Smart Monitoring Workflow

Digital Earth Flood Event Explorer – The Smart Monitoring Workflow

A deeper understanding of the Earth system as a whole and its interacting sub-systems depends, perhaps more than ever, not only on accurate mathematical approximations of the physical processes but also on the availability of environmental data across time and spatial scales. Even though advanced numerical simulations and satellite-based remote sensing in conjunction with sophisticated algorithms such as machine learning tools can provide 4D environmental datasets, local and mesoscale measurements continue to be the backbone in many disciplines such as hydrology.
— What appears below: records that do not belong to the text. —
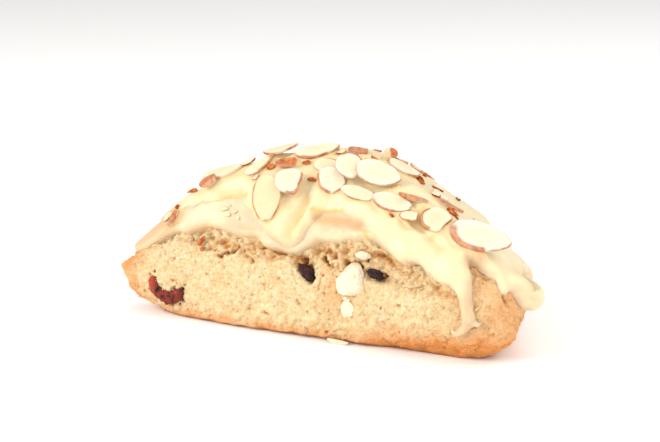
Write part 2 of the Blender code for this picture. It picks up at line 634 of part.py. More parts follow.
def fruit_solid(angle, height, sunk, lie, grow):
    """A wrinkled dried fruit along a bent line on the cut face; grow makes its socket."""
    centre, out, side, up = face_frame(angle, height)
    line = curve_through(lie, FRUIT_STEPS)
    rings = len(line)
    verts, ends = [], []
    for index, (along, rise, radius) in enumerate(line):
        before, after = line[max(0, index - 1)], line[min(rings - 1, index + 1)]
        run = (side * (after[0] - before[0]) + up * (after[1] - before[1])).normalized()
        across = out.cross(run)
        taper = 0.62 if index in (0, rings - 1) else 1.0
        spot = centre + side * along + up * rise - out * sunk
        for corner in range(FRUIT_SIDES):
            turn = 2 * pi * corner / FRUIT_SIDES
            wrinkle = 1 + 0.12 * sin(3 * turn + 1.9 * index) + 0.08 * sin(2.3 * index + height)
            reach = radius * taper * wrinkle + grow
            verts.append(spot + across * cos(turn) * reach + out * sin(turn) * reach)
        if index in (0, rings - 1):
            ends.append(spot + run * (radius * 0.8 + grow) * (-1 if index == 0 else 1))
    return verts + ends, tube_faces(rings, FRUIT_SIDES)


def chip_solid(angle, height, sunk, radii, seed, grow):
    """A blunt, uneven lump of white chocolate set in the cut face."""
    centre, out, side, up = face_frame(angle, height)
    ball = bmesh.new()
    bmesh.ops.create_icosphere(ball, subdivisions=2, radius=1.0)
    verts = []
    for vertex in ball.verts:
        lump = 1 + 0.28 * noise.noise(vertex.co * 1.6 + Vector((seed, 0, 0)))
        x, y, z = (vertex.co[axis] * (radii[axis] * lump + grow) for axis in range(3))
        verts.append(centre - out * sunk + side * x + out * y + up * z)
    faces = [tuple(vertex.index for vertex in face.verts) for face in ball.faces]
    ball.free()
    if side.cross(out).dot(up) < 0:
        faces = [face[::-1] for face in faces]
    return verts, faces


def set_in_crumb(crumb, name, solid, socket, material):
    """A piece in the crumb, in a socket cut a little larger than it."""
    piece = make_object(name, *solid, material)
    cutter = make_object(f"{name}_socket", *socket, material)
    cutter.hide_render = True
    cutter.display_type = "WIRE"
    cut = crumb.modifiers.new(f"{name}_cut", "BOOLEAN")
    cut.operation = "DIFFERENCE"
    cut.solver = "EXACT"
    cut.object = cutter
    return piece


def build():
    clear_scene()
    materials = {name: make_material(name) for name in COLOURS}
    angles = column_angles()
    ways = grid_ways(angles)
    spread = np.broadcast_to(angles[:, None], ways.shape)
    smooth_points, normals = body_points(spread, ways), body_normals(spread, ways)
    relief = crumb_relief(smooth_points, angles, ring(GLAZE_EDGE, angles))
    points = smooth_points + normals * relief[..., None]
    points[:, 0, 2] = 0.0
    crumb = make_crumb(points, materials["crumb"])
    icing = make_icing(points, normals, angles, materials["icing"])
    crumb_tree, _ = solid_tree(crumb)
    drips = [make_drip(index, drip, crumb_tree, materials["icing"]) for index, drip in enumerate(DRIPS)]
    join_into(icing, drips)
    for name, (angle, height, sunk, lie) in FRUIT.items():
        set_in_crumb(crumb, name, fruit_solid(angle, height, sunk, lie, 0.0),
                     fruit_solid(angle, height, sunk, lie, SOCKET_GAP), materials["berry"])
    for name, (angle, height, sunk, radii, seed) in CHIPS.items():
        set_in_crumb(crumb, name, chip_solid(angle, height, sunk, radii, seed, 0.0),
                     chip_solid(angle, height, sunk, radii, seed, SOCKET_GAP), materials["chip"])
    pile = Pile(*solid_tree(icing))
    for number, entry in enumerate(SLICES + tuple(back_slices()), start=1):
        lay_slice(f"almond_{number:02d}", entry, pile, materials["almond"])


build()
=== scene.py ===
from math import cos, hypot, pi, radians, sin

import bpy
import numpy as np
from mathutils import Matrix, Vector
from mathutils.bvhtree import BVHTree
from mathutils.kdtree import KDTree


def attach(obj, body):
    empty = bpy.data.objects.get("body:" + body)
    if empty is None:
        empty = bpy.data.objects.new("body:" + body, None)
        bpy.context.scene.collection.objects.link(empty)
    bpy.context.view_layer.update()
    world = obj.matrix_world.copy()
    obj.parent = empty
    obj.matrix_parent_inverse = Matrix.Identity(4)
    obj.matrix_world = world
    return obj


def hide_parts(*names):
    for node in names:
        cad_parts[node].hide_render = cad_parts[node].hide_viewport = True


# Lengths are in millimetres and angles in degrees until a mesh is made.
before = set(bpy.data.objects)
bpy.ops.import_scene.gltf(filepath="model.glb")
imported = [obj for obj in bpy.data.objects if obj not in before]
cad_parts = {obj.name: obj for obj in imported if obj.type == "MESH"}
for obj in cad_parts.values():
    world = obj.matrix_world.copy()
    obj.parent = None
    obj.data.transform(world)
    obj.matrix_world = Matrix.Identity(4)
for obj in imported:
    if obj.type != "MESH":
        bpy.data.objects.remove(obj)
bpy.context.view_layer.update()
print("frame loaded")

body = {
    "centre": (0.34, -6.7),
    "sides": ((-90, 29.0), (135, 28.0), (5, 59.4), (30, 53.2), (55, 45.0)),   # direction, distance
    "cornerPower": 8,
    "crumbHeight": 47.3,
    "baseLift": 0.9,
    "baseInset": 2.2,
    "tuck": {-168: 9, -158: 11, -150: 3.5, -140: 1, -125: 0.5, -90: 1, -60: 2, -35: 6, -15: 9, 20: 8,
             60: 6, 110: 4, 150: 6},
    "waist": {-160: 12, -125: 11, -90: 11, -60: 12, -35: 14, -10: 14, 20: 13, 60: 12, 110: 11, 150: 11},
    "lean": {-160: 4, -125: 4.5, -90: 5, -60: 5, -35: 4, -10: 4, 20: 5, 60: 5, 110: 5, 150: 5},
    "shoulder": {-160: 19, -125: 26.5, -90: 29, -60: 28, -35: 27, -10: 19, 20: 20, 60: 22, 110: 26,
                 150: 24},
    "domePower": {-160: 2.2, -125: 1.75, -90: 1.7, -60: 1.5, -35: 1.4, -10: 1.4, 20: 1.6, 60: 1.5,
                  110: 1.65, 150: 1.8},
    "domeShares": (0.85, 0.64, 0.42, 0.2, 0.0),
    "knots": (0, 3.2, 8, 15, 22, 29, 36, 46, 57, 67, 77),
    "columns": 700,
    "frontDensity": 3.0,
    "front": ((-174, -162), (0, 16)),       # where the closer columns start and end
}
glazeEdge = {-170: 19.5, -163: 18.0, -157: 18.5, -154: 19.4, -152.6: 24.6, -149.5: 25.1, -147.5: 27.2,
             -144: 27.5, -139: 26.9, -132: 26.6, -126: 27.0, -120: 25.0, -111: 24.8, -103: 24.3,
             -97.5: 25.2, -92.5: 27.2, -87: 28.4, -78: 28.4, -68: 29.5, -53: 30.2, -49: 28.3, -44.5: 25.8,
             -39.5: 26.0, -36.5: 22.8, -34: 21.6, -31.2: 20.8, -29: 26.8, -26.6: 26.6, -25.4: 25.0,
             -24.7: 24.6, -24.3: 20.6, -22.8: 20.8, -21.4: 19.8, -20: 16.6, -17.5: 14.6, -13: 13.8,
             -6: 15.2, 0: 17.8, 12: 15.2, 25: 17.8, 40: 15.0, 52: 19.0, 66: 16.4, 80: 20.8, 96: 22.6,
             108: 19.0, 122: 21.8, 136: 18.6, 150: 21.4, 164: 17.8, 178: 20.6}
flowEdge = {-170: 23.0, -157: 26.5, -156: 29.0, -153.5: 33.0, -150: 35.0, -146: 35.6, -142: 34.0,
            -136: 32.0, -126: 29.2, -115: 27.0, -106: 25.6, -100: 27.8, -97: 31.6, -90: 34.4, -80: 34.6,
            -70: 34.4, -61: 33.6, -55: 32.4, -51: 29.4, -48: 24.0, -40: 15.0, 0: 10.0, 90: 10.0,
            150: 14.0, 178: 18.0}


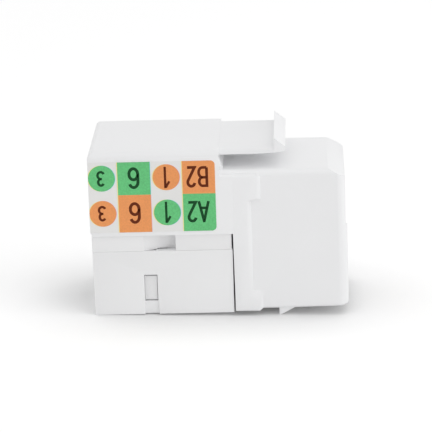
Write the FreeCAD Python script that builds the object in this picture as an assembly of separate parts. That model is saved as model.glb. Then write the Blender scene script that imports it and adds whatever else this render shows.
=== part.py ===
"""Keystone jack: an 8-way modular socket that clips into a keystone cut-out.

The wires are punched into a terminal block with two rows of towers, which a
press-on cap covers. Millimetres. While it is built, X runs out of the plug
opening from the front face (X = 0), Y runs across (0 = middle) and Z runs up
towards the latch from the nominal lower edge of the cut-out. export() then
moves every piece so that the origin lies in the middle of the plug opening.
"""
import FreeCAD, Part
import math
import os

V = FreeCAD.Vector

overrun = 1.0              # how far a cutting tool runs past the face that it opens

# Driving dimensions of the keystone front, from the cut-out that it clips into
front_width = 14.5
front_top_z = 16.1
front_floor_z = -0.2       # underside at the back, which rises towards the plug opening
front_rise = 0.1
panel_gap = 1.8            # panel that is held between the hook and the stop
nose_length, nose_fall = 2.2, 1.22
brow_z, brow_depth = 9.4, 0.2

# Housing
wall = 1.0
roof = 1.08
band_width = 15.24         # stop band round the back of the front section
band_floor_z, band_top_z = -0.38, 15.74
band_bevel = 0.5
ear_length = 1.08
hood_width = 15.3          # rear part, over the circuit board
hood_rear_x = -28.95
hood_front_x = -14.27
hood_top_z = 18.53
hood_floor_z = 8.85
back_wall_x = -12.8        # rear face of the front section, below the hood
back_wall_lean = 0.1       # how far its upper end leans back
port_depth = 11.9
stop_x = -9.7
hook_x = stop_x + panel_gap
hook_tip_z = -1.0
hook_width = 13.9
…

The Challenge of Big Data Handling

Considering the limitations of human and technical resources, monitoring strategies for these types of measurements should be well designed to increase the information gain provided. One helpful set of tools to address these tasks are visual-analytical data exploration frameworks providing qualified data from different sources and tailoring available computational and visual methods to explore and analyse multi-parameter datasets. In this context, we developed a smart monitoring workflow to determine the most suitable time and location for event-driven, ad-hoc monitoring in hydrology using soil moisture measurements as our target variable.
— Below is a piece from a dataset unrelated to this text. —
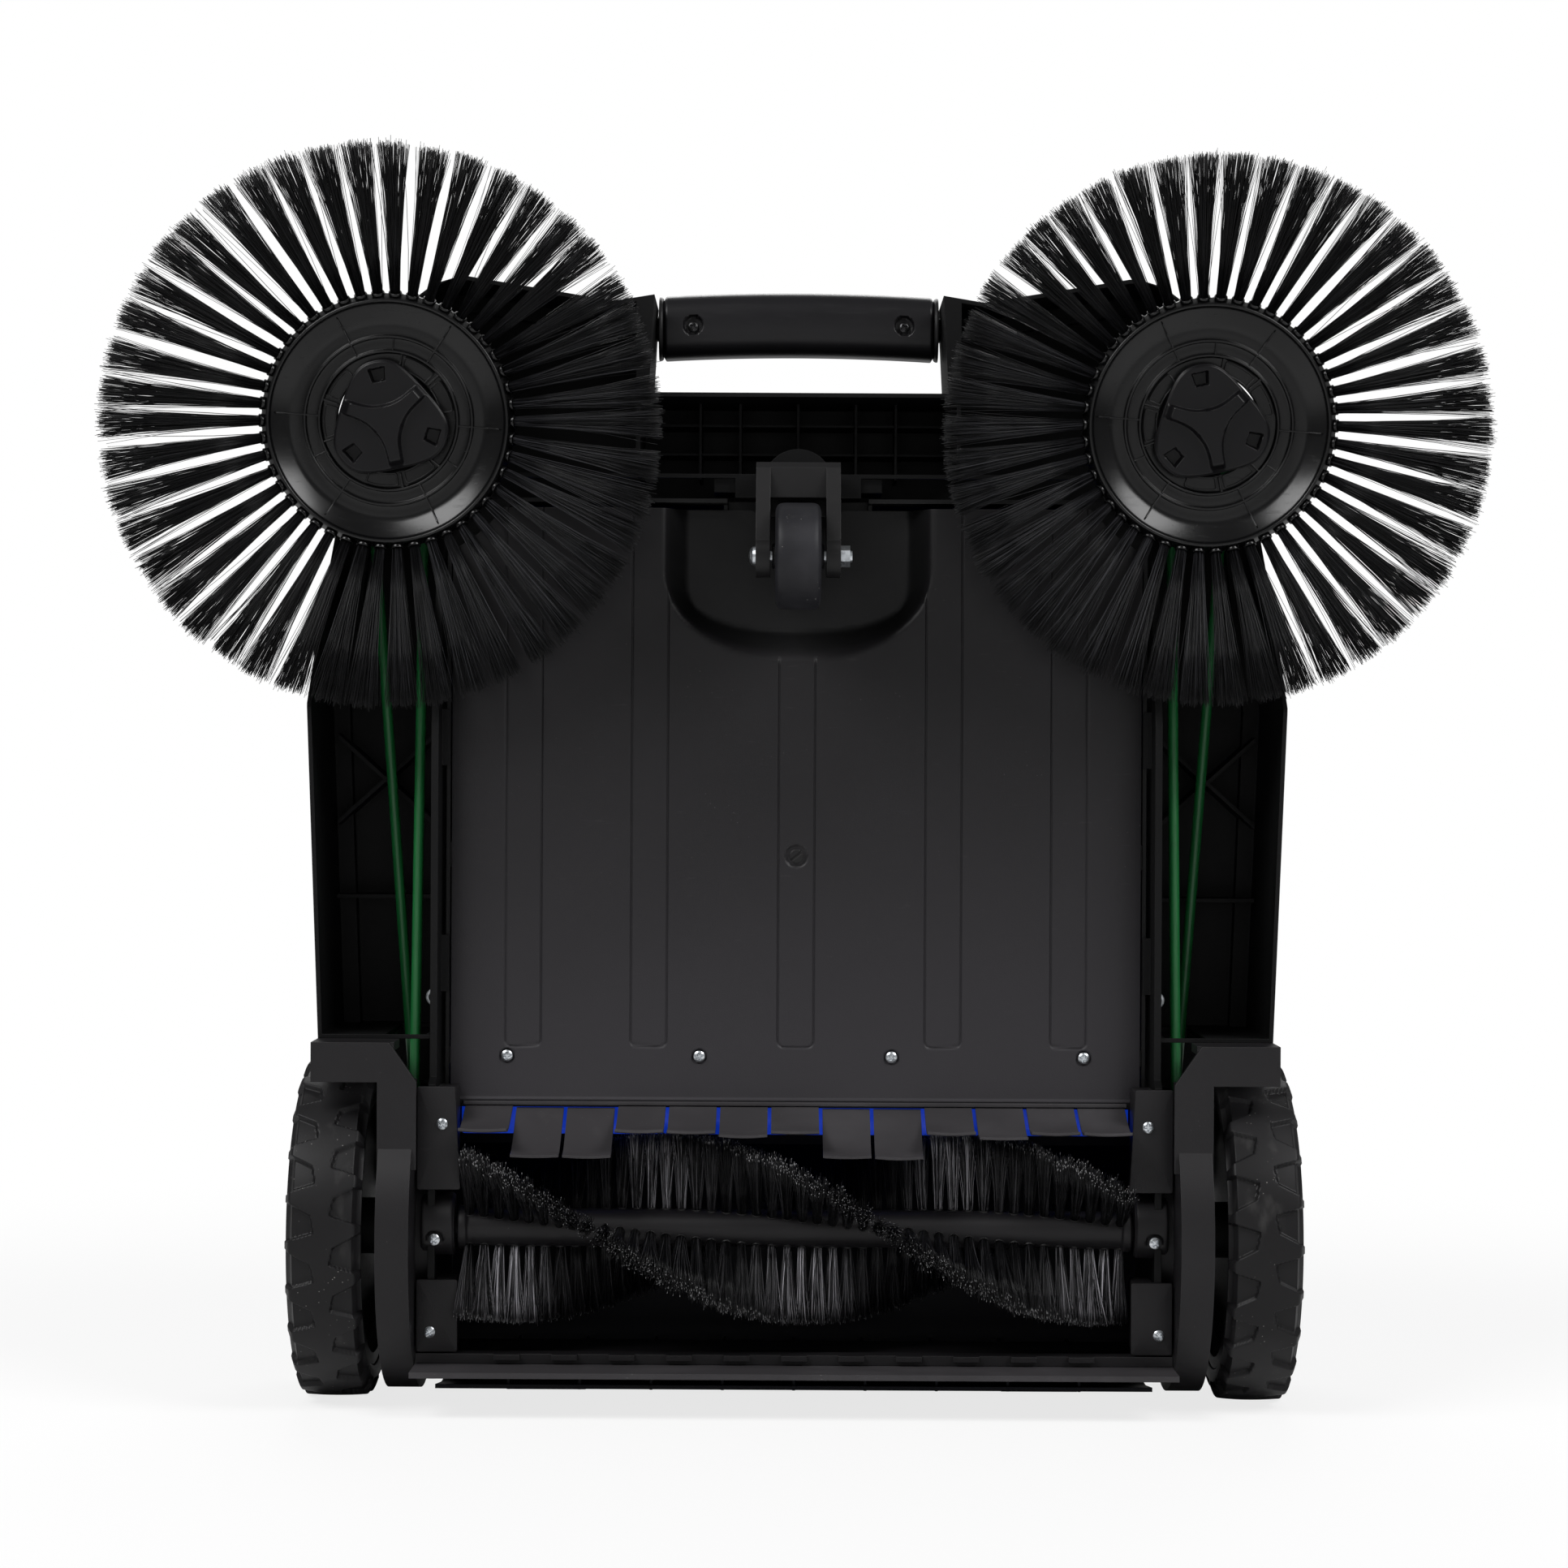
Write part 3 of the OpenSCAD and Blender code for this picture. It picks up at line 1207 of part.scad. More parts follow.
module hinge_knobs() stand() color(PLASTIC) both_sides() {
    knob_x = bar_x + bar_r + hinge_cheek + 1;
    rod_x(bar_x - bar_r - hinge_cheek - 2, knob_x, hinge_h, hinge_z, 5);
    rod_x(bar_x - bar_r - hinge_cheek - 4, bar_x - bar_r - hinge_cheek, hinge_h, hinge_z, 8);
    rod_x(knob_x - 1, knob_x, hinge_h, hinge_z, 8);
    mirror([1, 0, 0]) clamp_knob(-knob_x - 12, -knob_x, hinge_h, hinge_z);
}

// ---------------------------------------------------------------- drawing

centre_frame();
side_fairing_left();
side_fairing_right();
front_frame();
carry_grip();
grip_screws();
rear_hood();
roller_side_plates();
roller_bearing_caps();
chassis_screws();
wheel_guard_left();
wheel_guard_right();
wheel_axles();
rear_seal_holder();
rear_seal_strip();
castor_mount();
brush_bearings();
bar_brackets();
pivot_knobs();
parking_feet();
drive_belt_left();
drive_belt_right();
hopper_bin();
hopper_floor();
hopper_handle();
flap_strip();
floor_screws();
floor_lock_screw();
wheel_rim_left();
tyre_left();
hub_cap_left();
wheel_pulley_left();
wheel_gear();
wheel_rim_right();
tyre_right();
hub_cap_right();
wheel_pulley_right();
roller_core();
roller_bristles();
roller_pinion();
brush_disc_left();
brush_bristles_left();
brush_cap_left();
brush_shaft_left();
brush_pulley_left();
brush_disc_right();
brush_bristles_right();
brush_cap_right();
brush_shaft_right();
brush_pulley_right();
castor_fork();
castor_pin();
castor_bolt();
castor_nut();
castor_wheel();
lower_bar();
upper_bar();
foam_grip();
hinge_knobs();
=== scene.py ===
"""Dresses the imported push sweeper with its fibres, tyres, hubs, belts, screws and finishes.

Sizes are in millimetres in machine places: X along the wheel axles, height above the swept
ground, and Z along the machine, which points up while the sweeper stands parked on its rear
end. They become frame metres in one step, just before a mesh is made.
"""

from __future__ import annotations

import json
import logging
import math
from dataclasses import dataclass, field
from enum import Enum
from typing import Any, Callable, Sequence

import bmesh
import bpy
import numpy as np
from mathutils import Matrix, Vector

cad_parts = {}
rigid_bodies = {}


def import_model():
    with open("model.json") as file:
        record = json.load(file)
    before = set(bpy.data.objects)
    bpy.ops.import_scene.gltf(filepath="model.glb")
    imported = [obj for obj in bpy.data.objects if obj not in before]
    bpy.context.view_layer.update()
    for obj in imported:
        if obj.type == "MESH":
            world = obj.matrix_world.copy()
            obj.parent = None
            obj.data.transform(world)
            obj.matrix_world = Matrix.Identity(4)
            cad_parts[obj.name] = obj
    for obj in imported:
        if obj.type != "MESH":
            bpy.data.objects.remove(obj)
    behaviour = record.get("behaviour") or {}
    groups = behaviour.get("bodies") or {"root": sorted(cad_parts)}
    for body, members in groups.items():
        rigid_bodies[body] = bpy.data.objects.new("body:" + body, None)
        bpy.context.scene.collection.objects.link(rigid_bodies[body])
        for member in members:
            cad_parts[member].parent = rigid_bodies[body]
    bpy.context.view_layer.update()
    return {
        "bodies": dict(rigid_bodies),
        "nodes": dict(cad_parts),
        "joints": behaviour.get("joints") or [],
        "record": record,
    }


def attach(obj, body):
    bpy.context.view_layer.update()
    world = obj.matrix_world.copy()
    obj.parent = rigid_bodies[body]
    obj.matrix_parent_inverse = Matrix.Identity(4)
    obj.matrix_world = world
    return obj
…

Step by Step to find the Best Spot

The SMART Monitoring workflow consists of three main steps. First is the identification of the region of interest, either via user selection or recommendation based on spatial environmental parameters provided by the user. Statistical filters and different colour schemes can be applied to highlight different regions. The second step is to access time-dependent environmental parameters (e.g. rainfall and soil moisture estimates of the recent past, weather predictions from numerical weather models and swath forecasts from Earth observation satellites) for the region of interest and visualizing the results. Lastly, a detailed assessment of the region of interest is conducted by applying filter and weight functions in combination with multiple linear regressions on selected input parameters. Depending on the measurement objective (e.g highest/lowest values, highest/lowest change), most suitable areas for monitoring will subsequently be visually highlighted. In combination with the provided background map, an efficient route for monitoring can be planned directly in the visual-analytical environment.